━━━━━ Data block
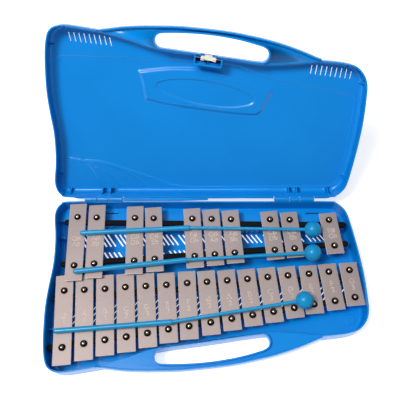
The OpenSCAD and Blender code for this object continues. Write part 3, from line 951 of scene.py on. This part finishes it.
latch_box(-9.5, 9.5, 1.55, 5.8, RZ + 1, RZ + 16, 0.6)
latch_box(-4.8, 4.8, 0.65, 2.0, RZ + 3.05, RZ + 11.95, 0.45)
for x in (-7.5, 7.5):
    latch_box(x - 2, x + 2, 2.75, 5.25, BASE_H - 4.85, BASE_H + 2.1, 0.3)
    latch_box(x - 2, x + 2, 1.85, 4.7, BASE_H - 4.85, BASE_H - 3.65, 0.3)
finish_piece(b.make("latch_bar", M_LATCH), "latch", "latch_plastic", "latch_slider")

b = Build(opened)
x0, y0 = at_latch(-16.9, 3.7)
v, f = lathe(rod_profile(1.0, 33.8, 0.3), (0, 0, 0), seg=28)
b.add([(x0 + LC * c - LS * bb, y0 + LS * c + LC * bb, RZ + 6 + a) for a, bb, c in v], f)
finish_piece(b.make("latch_wire", M_ROD), "lid", "rod_steel", "latch_rod")

# ================================================================ hinge pins
for n, hg in zip(("left", "right"), HINGES):
    b = Build()
    v, f = lathe(rod_profile(1.5, hg[3] - hg[0] - 3.2, 0.35), (0, 0, 0), seg=28)
    b.add([(hg[0] + 1.6 + c, HY - bb, HZ + a) for a, bb, c in v], f)
    finish_piece(b.make("hinge_wire_" + n, M_ROD), "case_base", "rod_steel", "hinge_pin_" + n)

# ================================================================ rails
for n, (p, q, top) in RAILS.items():
    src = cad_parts[n]
    bm = bmesh.new()
    bm.from_mesh(src.data)
    bmesh.ops.remove_doubles(bm, verts=bm.verts, dist=2e-6)
    bmesh.ops.dissolve_limit(bm, angle_limit=math.radians(2), verts=bm.verts, edges=bm.edges)
    es = [e for e in bm.edges if len(e.link_faces) == 2 and e.calc_face_angle(0) > math.radians(60)]
    bmesh.ops.bevel(bm, geom=es, offset=0.0006, segments=3, affect="EDGES", profile=0.5, clamp_overlap=True)
    me = bpy.data.meshes.new("pad_" + n)
    bm.to_mesh(me)
    bm.free()
    for pl in me.polygons:
        pl.use_smooth = True
    me.set_sharp_from_angle(angle=math.radians(38))
    me.materials.clear()
    me.materials.append(M_RAIL)
    o = bpy.data.objects.new("pad_" + n, me)
    bpy.context.scene.collection.objects.link(o)
    o.modifiers.new("weighted", "WEIGHTED_NORMAL").keep_sharp = True
    finish_piece(o, "case_base", "rail_rubber", n)


# ================================================================ bars
def text_tool(lines, size, at, turn, z_top, depth):
    """tubes that run along the letters' outlines, half sunk in the plate"""
    cu = bpy.data.curves.new("note", "FONT")
    cu.body = lines
    cu.size = size
    cu.align_x = "CENTER"
    cu.align_y = "CENTER"
    cu.space_line = 0.88
    cu.fill_mode = "NONE"
    cu.bevel_depth = depth
    cu.bevel_resolution = 1
    cu.resolution_u = 3
    o = bpy.data.objects.new("note", cu)
    bpy.context.scene.collection.objects.link(o)
    o.matrix_world = Matrix.Translation(Vector((at[0], at[1], z_top + 0.04)) * MM) @ Matrix.Rotation(math.radians(turn), 4, "Z") @ Matrix.Scale(MM, 4)
    bpy.context.view_layer.update()
    dg = bpy.context.evaluated_depsgraph_get()
    me = bpy.data.meshes.new_from_object(o.evaluated_get(dg))
    me.transform(o.matrix_world)
    bpy.data.objects.remove(o)
    t = bpy.data.objects.new("tool", me)
    bpy.context.scene.collection.objects.link(t)
    return t


def bar(name, label, pos, turn, l, top):
    a = math.radians(turn)
    c, s = math.cos(a), math.sin(a)

    def at(x, y):
        return (pos[0] + c * x - s * y, pos[1] + s * x + c * y)

    w, h = BAR_W / 2, l / 2
    out = [at(x, y) for x, y in rounded([(-w, -h), (w, -h), (w, h), (-w, h)], 0.7, 3)]
    loops = [out]
    for sgn in (-1, 1):
        cx, cy = at(0, sgn * l * PIN_AT)
        loops.append(circle(cx, cy, 2.5, 28))
    b = Build()
    b.add(*plate(loops, top - BAR_T, top, 0.38, 2))
    o = b.make("plate_" + name, M_BAR)
    t = text_tool(label, 9.4, at(0.3, -1.0), turn + 3, top, 0.36)
    carve(o, t)
    bpy.data.objects.remove(t)
    finish_piece(o, "case_base", "bar_steel", "bar_" + name)


FLAT = {"G": "A", "A": "B", "C": "D", "D": "E", "F": "G"}
for i, n in enumerate(NAT):
    bar(n, n[0] + "\n" + n[1], nat_pos(i), NAT_TURN[i], nat_len(i), NAT_TOP)
for i, n in enumerate(SHP):
    bar(n, n[0] + "#\n" + FLAT[n[0]] + "b", shp_pos(i), SHP_TURN[i], shp_len(i), SHP_TOP)

# ================================================================ pins and grommets
for nm, P, top in (("natural", NAT_PINS, NAT_TOP), ("sharp", SHP_PINS, SHP_TOP)):
    b = Build()
    g = Build()
    for x, y in P:
        prof = [(0, 5.2), (0.7, 5.2), (1.1, 5.7), (1.1, top + 2.22), (2.2, top + 2.22), (2.36, top + 2.36)]
        R, cz = 3.0, top + 0.9
        for k in range(9):
            a = math.radians(37.6 + 52.4 * k / 8)
            prof.append((R * math.cos(a), cz + R * math.sin(a)))
        prof[-1] = (0, cz + R)
        b.add(*lathe(prof, (x, y, 0), seg=36))
        pr = [(1.15, -BAR_T), (2.2, -BAR_T), (2.3, -BAR_T + 0.1), (2.3, 0.02), (3.95, 0.02), (4.15, 0.15), (4.3, 0.45), (4.3, 1.3), (4.2, 1.7),
              (3.95, 2.02), (3.6, 2.18), (3.2, 2.18), (2.9, 2.02), (2.7, 1.78), (2.3, 2.18), (1.6, 2.2), (1.15, 2.0)]
        g.add(*lathe_ring(pr, (x, y, top), 36))
    finish_piece(b.make("pin_heads_" + nm, M_PIN, angle=50), "case_base", "pin_nickel", nm + "_pins")
    finish_piece(g.make("washers_" + nm, M_GROM, angle=50), "case_base", "grommet_rubber", nm + "_grommets")

# ================================================================ mallets
for n, (p0, p1, p2) in MALLETS.items():
    p0, p1, p2 = Vector(p0), Vector(p1), Vector(p2)
    g, d = (p1 - p0).normalized(), (p2 - p1).normalized()
    b = Build()
    L = (p1 - p0).length
    r = 3.4
    prof = [(0, -3.75)]
    for k in range(1, 9):
        a = math.radians(90 * k / 8)
        prof.append((r * math.sin(a) ** 0.8 * 0.985, 0.0 - 3.7 * math.cos(a)))
    prof += [(3.38, 6), (3.3, 40), (3.25, L * 0.6), (3.32, L - 12), (3.4, L - 2.5), (3.38, L - 0.6), (3.2, L + 0.3), (2.8, L + 0.85), (1.8, L + 1.0), (0, L + 1.0)]
    b.add(*lathe(prof, p0, g, 40))
    L2 = (p2 - p1).length
    b.add(*lathe([(0, -1), (2.0, -1), (2.25, 0), (2.25, 8), (2.15, L2 * 0.5), (2.2, L2 - 20), (2.25, L2 - 10), (2.25, L2 - 3.3), (2.0, L2 - 3.05), (0, L2 - 3.05)], p1, d, 36))
    finish_piece(b.make("stick_" + n, M_MALLET, angle=50), "mallet_" + n, "mallet_plastic", f"mallet_{n}_stick")
    b = Build()
    prof = []
    R = 10.98
    for k in range(41):
        a = -math.pi / 2 + math.pi * k / 40
        rr = R * math.cos(a)
        if k in (20,):
            rr += 0.0
        if rr < 2.9 and a < 0:
            continue
        prof.append((rr, R * math.sin(a)))
    # neck where the stick goes in
    prof = [(2.25, -3.2), (2.25, -10.9), (2.5, -10.95), (2.75, -10.8)] + prof[0:]
    prof[-1] = (0, R)
    v, f = lathe(prof, p2, d, 56)
    b.add(v, f)
    b.add(*lathe([(0, -3.2), (2.25, -3.2)], p2, d, 56))
    finish_piece(b.make("ball_" + n, M_BALL, angle=60), "mallet_" + n, "mallet_head_plastic", f"mallet_{n}_head")

# ================================================================ floor, light and camera
me = bpy.data.meshes.new("floor")
s = 3.0
me.from_pydata([(-s, -s, 0), (s, -s, 0), (s, s, 0), (-s, s, 0)], [], [(0, 1, 2, 3)])
floor = bpy.data.objects.new("floor", me)
bpy.context.scene.collection.objects.link(floor)
mf = bpy.data.materials.new("floor")
mf.use_nodes = True
bf = mf.node_tree.nodes["Principled BSDF"]
bf.inputs["Base Color"].default_value = (0.8, 0.8, 0.8, 1)
bf.inputs["Emission Color"].default_value = (1, 1, 1, 1)
bf.inputs["Emission Strength"].default_value = 0.62
bf.inputs["Roughness"].default_value = 0.9
bf.inputs["Specular IOR Level"].default_value = 0.1
me.materials.append(mf)


def area_light(name, at, to, size, power, colour=(1, 1, 1)):
    li = bpy.data.lights.new(name, "AREA")
    li.shape = "RECTANGLE"
    li.size, li.size_y = size
    li.energy = power
    li.color = colour
    o = bpy.data.objects.new(name, li)
    bpy.context.scene.collection.objects.link(o)
    o.location = at
    o.rotation_euler = (Vector(to) - Vector(at)).to_track_quat("-Z", "Y").to_euler()
    return o


area_light("key", (-1.6, -0.75, 3.5), (0, 0.05, 0.05), (1.0, 1.0), 124, (1.0, 0.965, 0.93))
area_light("top", (-0.15, -0.06, 1.6), (0, 0.16, 0.05), (0.9, 0.14), 5)
area_light("back", (-0.3, 1.2, 1.5), (0, 0.05, 0.05), (1.6, 0.8), 1.2)
w = bpy.data.worlds.new("studio")
bpy.context.scene.world = w
w.use_nodes = True
w.node_tree.nodes["Background"].inputs["Color"].default_value = (1, 1, 1, 1)
w.node_tree.nodes["Background"].inputs["Strength"].default_value = 0.24

cam = bpy.data.cameras.new("camera")
cam.sensor_width = 36
cam.lens = 48.55
co = bpy.data.objects.new("camera", cam)
bpy.context.scene.collection.objects.link(co)
right = Vector((0.99950821, 0.01440409, -0.02785412))
down = Vector((-0.00046759, -0.88131469, -0.47252957))
fwd = Vector((-0.0313546, 0.47231021, -0.88087454))
rot = Matrix((right, -down, -fwd)).transposed()
co.matrix_world = Matrix.Translation((0.01733, -0.23484, 0.68526)) @ rot.to_4x4()
bpy.context.scene.camera = co
bpy.context.scene.view_settings.view_transform = "Standard"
━━━━━━━━━━
The required output is the exact run of lines from the beginning of the listing above to the line that contains "for n, (p, q, top)", inclusive of both.

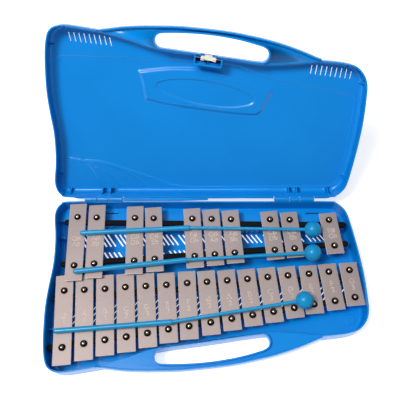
The OpenSCAD and Blender code for this object continues. Write part 3, from line 951 of scene.py on. This part finishes it.
latch_box(-9.5, 9.5, 1.55, 5.8, RZ + 1, RZ + 16, 0.6)
latch_box(-4.8, 4.8, 0.65, 2.0, RZ + 3.05, RZ + 11.95, 0.45)
for x in (-7.5, 7.5):
    latch_box(x - 2, x + 2, 2.75, 5.25, BASE_H - 4.85, BASE_H + 2.1, 0.3)
    latch_box(x - 2, x + 2, 1.85, 4.7, BASE_H - 4.85, BASE_H - 3.65, 0.3)
finish_piece(b.make("latch_bar", M_LATCH), "latch", "latch_plastic", "latch_slider")

b = Build(opened)
x0, y0 = at_latch(-16.9, 3.7)
v, f = lathe(rod_profile(1.0, 33.8, 0.3), (0, 0, 0), seg=28)
b.add([(x0 + LC * c - LS * bb, y0 + LS * c + LC * bb, RZ + 6 + a) for a, bb, c in v], f)
finish_piece(b.make("latch_wire", M_ROD), "lid", "rod_steel", "latch_rod")

# ================================================================ hinge pins
for n, hg in zip(("left", "right"), HINGES):
    b = Build()
    v, f = lathe(rod_profile(1.5, hg[3] - hg[0] - 3.2, 0.35), (0, 0, 0), seg=28)
    b.add([(hg[0] + 1.6 + c, HY - bb, HZ + a) for a, bb, c in v], f)
    finish_piece(b.make("hinge_wire_" + n, M_ROD), "case_base", "rod_steel", "hinge_pin_" + n)

# ================================================================ rails
for n, (p, q, top) in RAILS.items():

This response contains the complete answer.